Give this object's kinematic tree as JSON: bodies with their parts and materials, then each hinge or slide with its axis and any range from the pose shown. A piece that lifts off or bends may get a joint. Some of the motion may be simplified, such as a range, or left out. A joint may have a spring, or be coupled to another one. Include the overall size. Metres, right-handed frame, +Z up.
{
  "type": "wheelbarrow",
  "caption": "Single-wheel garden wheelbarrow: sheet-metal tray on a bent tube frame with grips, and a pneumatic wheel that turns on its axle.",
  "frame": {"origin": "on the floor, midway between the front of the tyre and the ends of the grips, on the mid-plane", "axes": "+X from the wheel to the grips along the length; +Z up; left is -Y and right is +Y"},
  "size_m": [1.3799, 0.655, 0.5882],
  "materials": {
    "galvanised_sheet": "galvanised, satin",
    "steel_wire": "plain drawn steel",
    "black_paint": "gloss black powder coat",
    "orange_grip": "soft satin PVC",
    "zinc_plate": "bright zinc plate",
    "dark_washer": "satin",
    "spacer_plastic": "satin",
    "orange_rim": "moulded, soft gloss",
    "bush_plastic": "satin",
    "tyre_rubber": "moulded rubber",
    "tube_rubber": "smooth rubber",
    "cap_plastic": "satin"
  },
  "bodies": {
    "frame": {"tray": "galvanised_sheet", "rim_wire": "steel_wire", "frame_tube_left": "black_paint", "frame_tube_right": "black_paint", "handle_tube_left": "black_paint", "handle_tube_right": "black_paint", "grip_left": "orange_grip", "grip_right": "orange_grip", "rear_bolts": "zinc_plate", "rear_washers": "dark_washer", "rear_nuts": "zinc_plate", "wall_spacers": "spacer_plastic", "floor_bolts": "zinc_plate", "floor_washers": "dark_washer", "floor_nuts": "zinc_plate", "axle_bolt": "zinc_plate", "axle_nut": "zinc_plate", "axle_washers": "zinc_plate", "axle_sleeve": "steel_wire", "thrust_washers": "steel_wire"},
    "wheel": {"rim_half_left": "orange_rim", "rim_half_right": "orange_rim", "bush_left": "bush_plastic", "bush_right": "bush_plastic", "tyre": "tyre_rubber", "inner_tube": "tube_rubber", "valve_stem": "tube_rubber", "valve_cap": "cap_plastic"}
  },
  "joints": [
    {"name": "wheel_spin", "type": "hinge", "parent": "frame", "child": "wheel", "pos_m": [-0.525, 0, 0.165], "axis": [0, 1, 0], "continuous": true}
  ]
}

****************

DESCRIPTION OF THE TASK: Copy all the lines, exactly.

WORKED SOLUTION:
Give this object's kinematic tree as JSON: bodies with their parts and materials, then each hinge or slide with its axis and any range from the pose shown. A piece that lifts off or bends may get a joint. Some of the motion may be simplified, such as a range, or left out. A joint may have a spring, or be coupled to another one. Include the overall size. Metres, right-handed frame, +Z up.
{
  "type": "wheelbarrow",
  "caption": "Single-wheel garden wheelbarrow: sheet-metal tray on a bent tube frame with grips, and a pneumatic wheel that turns on its axle.",
  "frame": {"origin": "on the floor, midway between the front of the tyre and the ends of the grips, on the mid-plane", "axes": "+X from the wheel to the grips along the length; +Z up; left is -Y and right is +Y"},
  "size_m": [1.3799, 0.655, 0.5882],
  "materials": {
    "galvanised_sheet": "galvanised, satin",
    "steel_wire": "plain drawn steel",
    "black_paint": "gloss black powder coat",
    "orange_grip": "soft satin PVC",
    "zinc_plate": "bright zinc plate",
    "dark_washer": "satin",
    "spacer_plastic": "satin",
    "orange_rim": "moulded, soft gloss",
    "bush_plastic": "satin",
    "tyre_rubber": "moulded rubber",
    "tube_rubber": "smooth rubber",
    "cap_plastic": "satin"
  },
  "bodies": {
    "frame": {"tray": "galvanised_sheet", "rim_wire": "steel_wire", "frame_tube_left": "black_paint", "frame_tube_right": "black_paint", "handle_tube_left": "black_paint", "handle_tube_right": "black_paint", "grip_left": "orange_grip", "grip_right": "orange_grip", "rear_bolts": "zinc_plate", "rear_washers": "dark_washer", "rear_nuts": "zinc_plate", "wall_spacers": "spacer_plastic", "floor_bolts": "zinc_plate", "floor_washers": "dark_washer", "floor_nuts": "zinc_plate", "axle_bolt": "zinc_plate", "axle_nut": "zinc_plate", "axle_washers": "zinc_plate", "axle_sleeve": "steel_wire", "thrust_washers": "steel_wire"},
    "wheel": {"rim_half_left": "orange_rim", "rim_half_right": "orange_rim", "bush_left": "bush_plastic", "bush_right": "bush_plastic", "tyre": "tyre_rubber", "inner_tube": "tube_rubber", "valve_stem": "tube_rubber", "valve_cap": "cap_plastic"}
  },
  "joints": [
    {"name": "wheel_spin", "type": "hinge", "parent": "frame", "child": "wheel", "pos_m": [-0.525, 0, 0.165], "axis": [0, 1, 0], "continuous": true}
  ]
}